* BRIEF:
Below are records; count the lines that contain "from" and give only the total.

* EXERCISE MATERIAL:
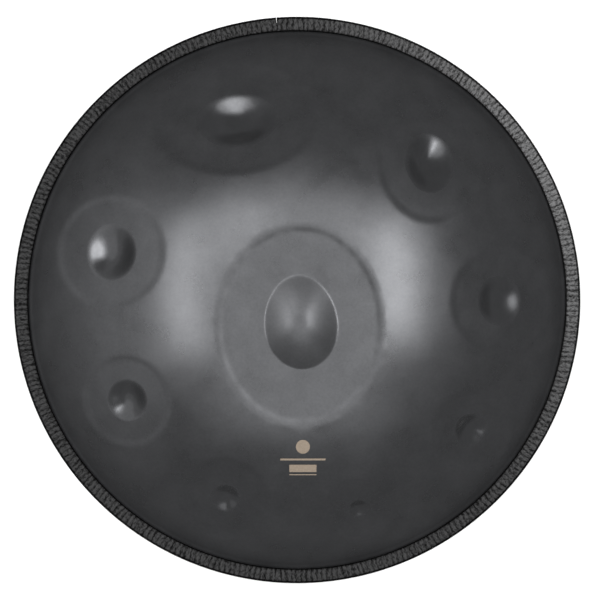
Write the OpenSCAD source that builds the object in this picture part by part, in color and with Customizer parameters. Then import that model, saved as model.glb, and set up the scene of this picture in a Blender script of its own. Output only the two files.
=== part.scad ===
// Handpan: two domed steel shells glued flange to flange, with a ribbed edge trim over the joined rim.
// The pan stands on the flat land around its port. The origin is the centre of that land, and +Z runs up
// through the port to the raised centre dome. +Y points at the side where the two ends of the trim meet.

/* [Shells] */
// Outer diameter over the rim trim
pan_d = 540; // [500:5:580]
// Rise of each dome from its flange to its pole, before anything is pressed into it
dome_rise = 110; // [95:1:125]
// Thickness of the steel sheet
sheet_t = 1.2; // [1:0.1:1.6]
// Radius of the bend between each dome and its flange
flange_bend_r = 3; // [2:0.5:5]
// Thickness of the adhesive between the two flanges
bond_t = 0.3; // [0.2:0.1:0.6]

/* [Rim trim] */
// Width of the trim seen from above
trim_w = 14; // [12:0.5:18]
// Height of the trim
trim_h = 9.6; // [8.8:0.2:12]
// Radius of the trim's two outer corners
trim_corner_r = 3.4; // [2:0.1:4]
// Radius of the trim's two inner corners
trim_lip_r = 1.2; // [0.5:0.1:1.5]
// Thickness of the sheet-steel clip inside the trim
clip_t = 0.5; // [0.4:0.1:0.8]
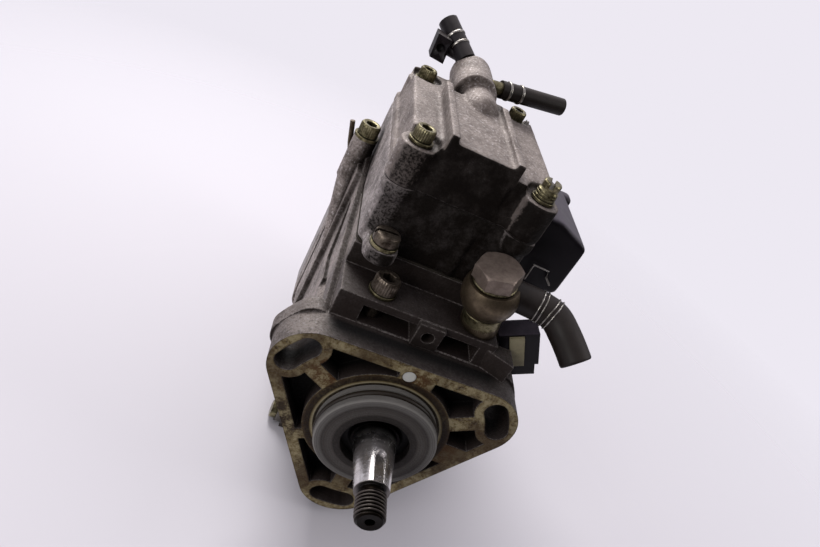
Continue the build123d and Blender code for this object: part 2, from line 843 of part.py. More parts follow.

* EXERCISE RESPONSE:
3